WILLIAMS, Circuit Judge, concurring. I believe that we have jurisdiction to consider
this appeal because McMurtry’s argument—that the district court failed to consider or
address his principal non-frivolous argument concerning the McBride sentencing
No. 12-1139 Page 6
method—is procedural. See United States v. Chapman, 532 F.3d 625, 628 (7th Cir. 2008).
McMurtry’s appellate brief argues repeatedly that the district court did not exercise its
discretion at all, not that the district court substantively erred in its exercise. (See Br. at 9
(district court “did not exercise its discretion”), 10 (“the defendant is entitled to insist that
the judge exercise discretion”), 11 (“the district court did not exercise its discretion because
it did not address McMurtry’s alternative [McBride] method for evaluating the value of his
assistance”).) McMurtry’s brief relies heavily on United States v.
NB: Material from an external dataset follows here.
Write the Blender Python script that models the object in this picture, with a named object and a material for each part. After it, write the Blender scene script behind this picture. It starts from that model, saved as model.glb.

Cunningham, 429 F.3d 673
(7th Cir. 2005), which found that the district court procedurally erred by “pass[ing] over in
silence the principal argument made by the defendant even though the argument was not
so weak as not to merit discussion.” Id. at 679. (See Br. at 8, 10.) Most importantly, his brief
expressly acknowledges that if the district court had actually considered his McBride
argument and nonetheless arrived substantively at the same sentence, there would be no
basis for appeal. (See Br. at 10-11.) And McMurtry’s counsel repeatedly emphasized this
procedural point at oral argument. In my view, these factors distinguish this case from the
cases (Johnson, Correa, Dean) relied upon by the majority.
Nonetheless, I agree with the effective outcome of the appeal’s dismissal because I
believe McMurtry’s argument about procedural error is without merit. Though the district
court did not specifically reference the McBride sentencing method, the essence of
McMurtry’s argument was that only the McBride method accurately reflected the strength
of his cooperation, and the district court directly and adequately addressed the strength of
McMurtry’s cooperation. I therefore concur.